While she spoke, Black Education Advocates co-founder Chris Stewart, a former MPS board member, created a devastating Storify, “Jim Crow Jr., Minneapolis Style,” featuring the tweets coming out of district headquarters as well as memes starring Kermit sipping a cup of tea under provocative questions about the CSI contract.
Last week, the Black Education Advocates sent an open letter to district leaders calling for an outside investigation into a controversial contract that had been tucked into the board’s May consent agenda, the list of routine business requiring board approval but not meriting discussion.
The contract in question awarded $375,000 to the Community Standard Initiative (CSI), a group that had no legal structure and could not articulate a plan beyond a desire to work in schools and neighborhoods to promote positive behavior. District leaders had recommended against inking the deal, especially after a $30,000 investment in trying to help CSI develop programming yielded little.
CSI did, however, have some powerful promoters. Minneapolis DFL Sens. Jeff Hayden and Bobby Joe Champion either urged the district to enter into the agreement or threatened to turn off a crucial funding stream, depending on which version of the story is being told.
A longtime district critic
CSI’s creator, Al Flowers, is a longtime district critic. He also has a long history of showing up in controversial headlines — most recently after an encounter with police that is still under investigation. Champion is his attorney.
CSI was paid $47,000 before news stories in this publication and others drew attention to the no-bid contract. The organization’s fiscal agent, Clarence Hightower, recently said it lacked the capacity to deliver the contracted services.
Minneapolis Public Schools leaders, meanwhile, were mum on how the item made its way onto the consent agenda and which version of the story about lawmakers’ intercession was true.

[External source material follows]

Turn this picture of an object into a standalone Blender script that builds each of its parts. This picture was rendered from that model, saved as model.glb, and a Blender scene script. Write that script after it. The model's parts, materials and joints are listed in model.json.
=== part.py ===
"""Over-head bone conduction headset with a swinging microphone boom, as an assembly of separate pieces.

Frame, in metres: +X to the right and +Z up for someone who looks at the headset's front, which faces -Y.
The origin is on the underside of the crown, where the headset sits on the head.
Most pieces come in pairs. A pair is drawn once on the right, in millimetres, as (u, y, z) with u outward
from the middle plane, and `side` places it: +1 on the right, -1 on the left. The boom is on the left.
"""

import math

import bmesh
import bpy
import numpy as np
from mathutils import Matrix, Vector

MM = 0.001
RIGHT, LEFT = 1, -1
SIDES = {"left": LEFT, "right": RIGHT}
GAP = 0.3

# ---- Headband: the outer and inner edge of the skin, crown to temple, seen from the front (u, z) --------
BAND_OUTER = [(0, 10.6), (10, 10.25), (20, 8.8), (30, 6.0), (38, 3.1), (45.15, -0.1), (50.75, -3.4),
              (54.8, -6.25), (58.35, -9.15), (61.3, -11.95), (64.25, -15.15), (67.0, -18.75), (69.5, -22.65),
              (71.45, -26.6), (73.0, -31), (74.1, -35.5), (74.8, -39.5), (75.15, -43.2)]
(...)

Board member Rebecca Gagnon last year testified in favor of the funding at the Capitol and her colleague Kim Ellison once worked for Hightower. District insiders have said at least four board members were in favor of the contract. Gagnon told the Star Tribune she is disappointed CSI could not deliver.

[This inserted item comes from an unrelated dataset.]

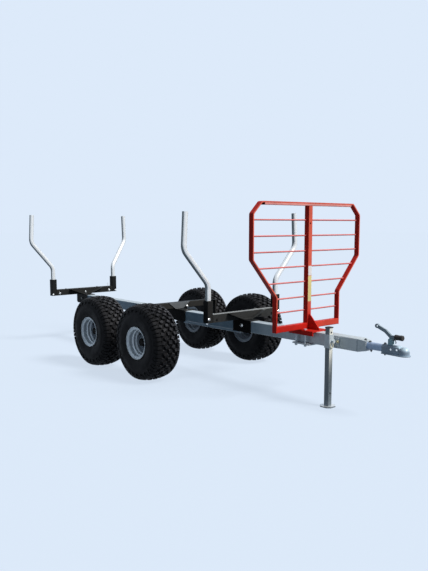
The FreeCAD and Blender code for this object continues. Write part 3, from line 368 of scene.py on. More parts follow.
def zinc_finish(name, first, second, where, roughness, metallic, crystals=90.0, dusty=0.05, grainy=0.25,
                edge=ZINC_EDGE, specular=0.25):
    """Mottled tones, painted light and shade by the mask, brighter crystals, dust and rubbed edges. The
    metallic pair follows the same mask.
    """
    tree, shader, place = new_finish(name, roughness, specular)
    grain = use_group(tree, zinc, Place=place, Crystal_size=crystals)
    mottle = ramp(tree, grain["Mottle"], 0.3, 0.7)
    mask = where(tree, place)
    colour = blend(tree, mask, blend(tree, mottle, *first), blend(tree, mottle, *second))
    lighter = [tuple(min(1.0, level * CRYSTAL_GAIN) for level in tones[1]) for tones in (first, second)]
    bright = blend(tree, mask, *lighter)
    colour = blend(tree, vary(tree, grain["Crystals"], 0.0, CRYSTAL_SHOW), colour, bright)
    settled = use_group(tree, dust, Place=place, Amount=dusty)
    colour = blend(tree, settled["Mask"], colour, DRY_DUST)
    rub = use_group(tree, rubbed, Place=place, Width=0.0018, Amount=0.6)
    tree.links.new(blend(tree, rub["Mask"], colour, edge), shader.inputs["Base Color"])
    if metallic[0] == metallic[1]:
        shader.inputs["Metallic"].default_value = metallic[0]
    else:
        tree.links.new(vary(tree, mask, *metallic), shader.inputs["Metallic"])
    uneven = vary(tree, grain["Mottle"], roughness - 0.08, roughness + 0.10)
    tree.links.new(uneven, shader.inputs["Roughness"])
    raise_surface(tree, shader, grain["Height"], grainy)


print("zinc recipe ready, crystals up to", CRYSTAL_SHOW, "brighter")

# %% Where the zinc has its second pair of tones: painted light and painted shade
def painted_light_on_rim_lip(tree, place):
    """Painted light on a rim: its outer lip, which stands furthest from the beam, gets the lighter tones."""
    return ramp(tree, math_node(tree, "ABSOLUTE", coordinate(tree, place, "Y")), 0.535, 0.600)


def painted_sheen_on_beam(tree, place):
    """Painted sheen: the beam is brighter toward its front and on its top, and has a painted reflection of
    the floor along the rounded corner under each side.
    """
    front = ramp(tree, coordinate(tree, place, "X"), 0.35, 1.30)
    top = times(tree, looks_toward(0.0, 0.0, 1.0, 0.5, 0.9)(tree, place), 0.8)
    corner = [looks_toward(0.0, side, -0.74, 0.86, 0.97)(tree, place) for side in (-0.67, 0.67)]
    above = larger(tree, front, top)
    return larger(tree, above, larger(tree, *corner))


def painted_sheen_on_leg(tree, place):
    """A painted highlight: the parking leg is bright on its front, which faces the lamp, and more so toward
    its top.
    """
    high = ramp(tree, coordinate(tree, place, "Z"), 0.12, 0.38)
    return times(tree, high, PAINTED_LIGHT_TOWARD_LAMP(tree, place))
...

A week ago, the Black Education Advocates — other members include leaders of Students for Education Reform — sent an open letter to district leaders calling for an outside investigation. A MinnPost request for comment on the letter went unfulfilled, although an article a day later in the Star Tribune elaborated on the district’s decision to end the arrangement.

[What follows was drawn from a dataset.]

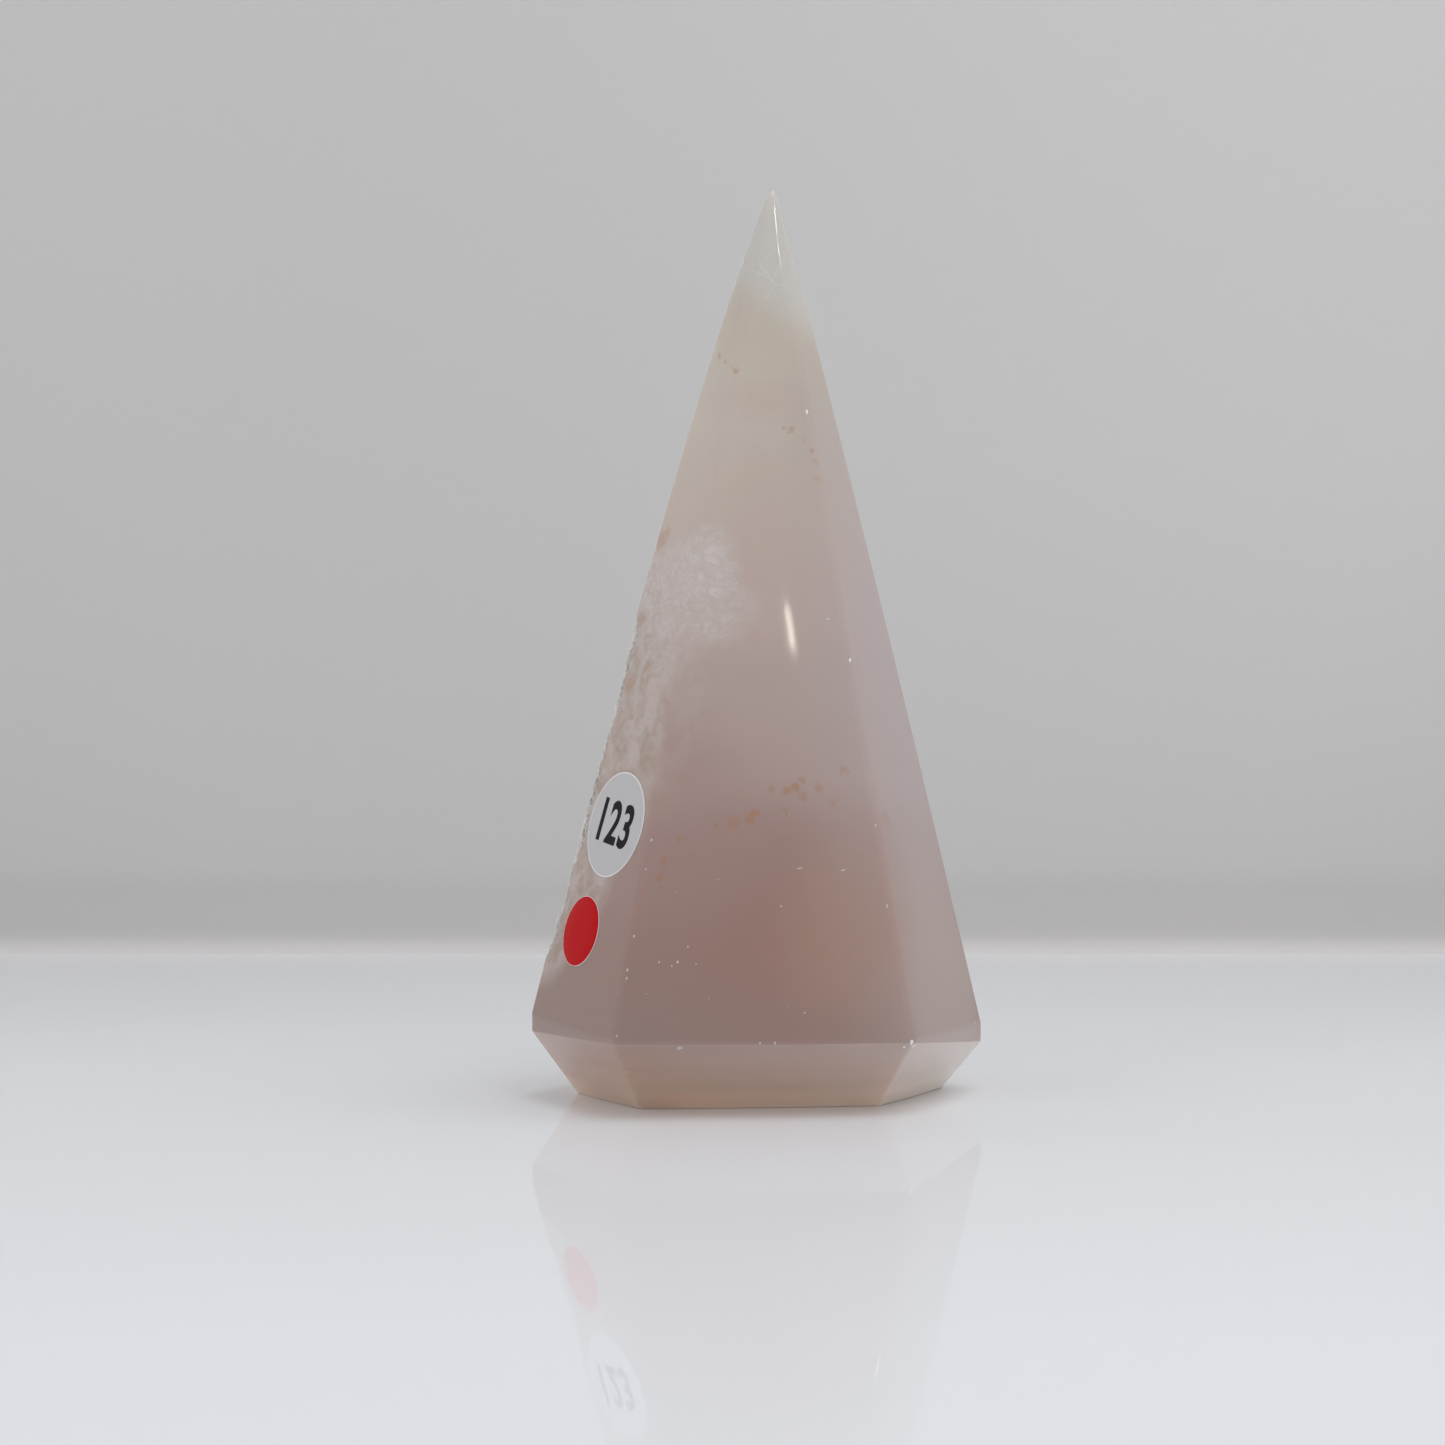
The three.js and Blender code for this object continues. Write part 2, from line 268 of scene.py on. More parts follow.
def buildStudio():
    reach = studio["floorReach"]
    corners = [(-reach, -reach, 0), (reach, -reach, 0), (reach, reach, 0), (-reach, reach, 0)]
    floor = makeObject("floor", corners, [(0, 1, 2, 3)], floorMaterial, flat=True)
    back, half, radius = studio["wallDistance"], studio["wallHalfWidth"], studio["coveRadius"]
    profile = [(back - radius + radius * math.sin(a), studio["coveLift"] + radius * (1 - math.cos(a)))
               for a in np.linspace(0, math.pi / 2, studio["coveSteps"])]
    profile.append((back, studio["wallHeight"]))
    points = [(x, y, z) for y, z in profile for x in (-half, half)]
    faces = [(2 * i, 2 * i + 1, 2 * i + 3, 2 * i + 2) for i in range(len(profile) - 1)]
    wall = makeObject("wall", points, faces, wallMaterial)


def addAreaLight(name, place, target, width, height, power, glossy=True, color=(1, 1, 1)):
    data = bpy.data.lights.new(name, "AREA")
    data.shape = "RECTANGLE"
    data.size, data.size_y = width * mm, height * mm
    data.energy, data.color = power, color
    light = linkObject(name, data)
    light.location = Vector((tipLine + place) * mm)
    direction = Vector(target) - Vector(place)
    light.rotation_euler = direction.to_track_quat("-Z", "Y").to_euler()
    light.visible_camera = False
    light.visible_glossy = glossy


lights = {
    "overhead": dict(
        place=(260, -150, 900), target=(0, 0, 60),
        width=900, height=700, power=4.1),
    "leftCard": dict(
        place=(-760, -600, 300), target=(0, 0, 80),
        width=700, height=260, power=1.98, glossy=False),
    "rightCard": dict(
        place=(800, -560, 110), target=(0, 0, 40),
        width=700, height=220, power=1.52, glossy=False),
    "backCard": dict(
        place=(-950, 330, 170), target=(-30, 0, 55),
        width=320, height=320, power=2.2, glossy=False),
    "streakLamp": dict(
        place=(218, -735, 362), target=(2, -15, 86),
        width=7.5, height=16, power=0.006, color=(1, 0.93, 0.8)),
    "tipLamp": dict(
        place=(448, -560, 520), target=(0, -2, 156),
        width=50, height=17, power=0.062),
}

buildStudio()
for name, values in lights.items():
    addAreaLight(name, **values)
world = bpy.data.worlds.new("world")
world.use_nodes = True
world.node_tree.nodes["Background"].inputs["Color"].default_value = studio["worldColor"]
world.node_tree.nodes["Background"].inputs["Strength"].default_value = studio["worldStrength"]
bpy.context.scene.world = world
bpy.context.scene.view_settings.view_transform = "Standard"
print("camera, floor, wall and lights placed")

# the polished tower

tower = {
    # girdle x, y, z from the tip's line; upright band above it; taper; softness; inset of the bevel below
    "corners": [
        (-43.6, -2.0, 12.0, 3.4, 0.868, 0.9, 10.1),  # left
        (-27.4, -31.5, 13.3, 0.8, 0.93, 1.8, 13.9),  # front left
        (24.3, -26.6, 13.0, 0.8, 1.0, 1.3, 9.4),  # front right
        (38.3, 6.7, 9.0, 3.4, 0.94, 0.9, 4.6),  # right
        (21.5, 34.0, 11.0, 1.2, 0.94, 1.3, 8.0),  # back right
        (-25.0, 31.0, 12.2, 1.2, 0.92, 1.3, 4.6),  # back left
    ],
    "height": 163.0,
    "tipAllowance": 1.4,
    "tipRounding": 1.5,
    "crownShare": 0.014,  # how far a facet bulges, as a share of its width
    "crownFlatness": 2.4,
    "footSoftness": 0.7,
    "softnessMost": 0.3,  # as a share of the facet's width
    "girdleRounding": 0.3,
    "footRounding": 0.35,
    "footStart": 0.9,  # the foot's innermost ring aims at this share of its size
    "facetSteps": [54, 34, 30, 26, 30, 60],
    "cornerSteps": 6,
    "edgeSteps": 4,
    "bevelLevels": (0.2, 0.4, 0.6, 0.8),
    "bandLevels": (0.35, 0.7),
    "levels": 190,
    # mm below the top, from the cap's start
    "capLevels": [6, 5.2, 4.5, 3.9, 3.3, 2.8, 2.3, 1.9, 1.5, 1.2, 0.9, 0.65, 0.45, 0.28, 0.14, 0.05],
}
girdles = np.array([c[:3] for c in tower["corners"]])
bands, tapers, softnesses, insets = np.array([c[3:] for c in tower["corners"]]).T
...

Board chair replies to letter
On Monday, board Chair Richard Mammen replied to the letter [.png], saying that placing the contract on the consent agenda was legal and that he was confident all board members were aware of it. “The board will participate fully in any investigation ordered by an appropriate authority pertaining to this contract or any other matter concerning alleged ‘breaches of leadership,’” he wrote.
Over the weekend, supporters of the lawmakers and CSI called out the Black Education Advocates in radio broadcasts, calling Levy-Pounds a bourgeoisie black elite. (It’s unclear whether either senator knew of or had a hand in the broadcasts.)
Separately, members of another new group, Not on Our Watch, staged protests on the city’s north side. At Tuesday night’s board meeting, Natonia Johnson identified herself as a member of the second new group.
“We want an independent audit of how the $47,000 given to CSI was spent,” she told the board. “We will get it. That’s not a threat, that’s a promise. You have not seen the last of my face.”
After Levy-Pounds spoke, most of the angry community members filed out into the foyer, where the din threatened to drown out Johnson as she made her first public remarks [PDF] on the controversy.
‘Had many reservations’
“In considering the contract with CSI, my staff and I had many reservations about moving forward with it,” Johnson said. “I was cautious because it was apparent that they would need significant support and assistance from the district to fulfill the contract. MPS did more than our due diligence to help CSI succeed, even linking them up with our research and evaluation team, to develop a specific timeline for implementation and execution, as well as metrics to determine how the program was progressing. But I was also optimistic about the potential for students to benefit from the services that CSI said they could provide.”
Johnson addressed the question of outside pressure only obliquely: “Several board members, elected officials and community members expressed support of this contract, which further influenced moving forward with the contract.”